**What to work on**
Output every line below exactly.

**Given information**
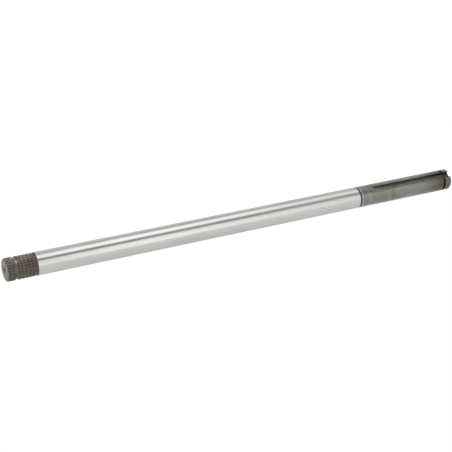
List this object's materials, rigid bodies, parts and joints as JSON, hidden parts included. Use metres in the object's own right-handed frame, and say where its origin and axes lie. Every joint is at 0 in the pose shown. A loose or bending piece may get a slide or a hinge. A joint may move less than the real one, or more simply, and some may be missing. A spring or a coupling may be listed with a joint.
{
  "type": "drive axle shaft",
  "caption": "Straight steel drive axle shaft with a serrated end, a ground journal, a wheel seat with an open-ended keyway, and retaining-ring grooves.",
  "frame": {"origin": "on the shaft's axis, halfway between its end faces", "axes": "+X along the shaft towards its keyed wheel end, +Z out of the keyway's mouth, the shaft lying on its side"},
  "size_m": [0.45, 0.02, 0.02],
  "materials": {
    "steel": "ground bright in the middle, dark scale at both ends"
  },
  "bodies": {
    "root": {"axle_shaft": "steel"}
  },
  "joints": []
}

**Solution**
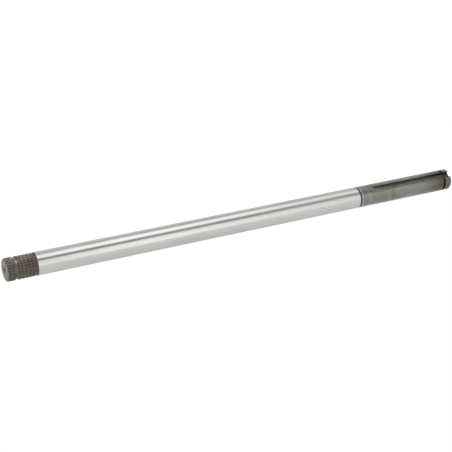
List this object's materials, rigid bodies, parts and joints as JSON, hidden parts included. Use metres in the object's own right-handed frame, and say where its origin and axes lie. Every joint is at 0 in the pose shown. A loose or bending piece may get a slide or a hinge. A joint may move less than the real one, or more simply, and some may be missing. A spring or a coupling may be listed with a joint.
{
  "type": "drive axle shaft",
  "caption": "Straight steel drive axle shaft with a serrated end, a ground journal, a wheel seat with an open-ended keyway, and retaining-ring grooves.",
  "frame": {"origin": "on the shaft's axis, halfway between its end faces", "axes": "+X along the shaft towards its keyed wheel end, +Z out of the keyway's mouth, the shaft lying on its side"},
  "size_m": [0.45, 0.02, 0.02],
  "materials": {
    "steel": "ground bright in the middle, dark scale at both ends"
  },
  "bodies": {
    "root": {"axle_shaft": "steel"}
  },
  "joints": []
}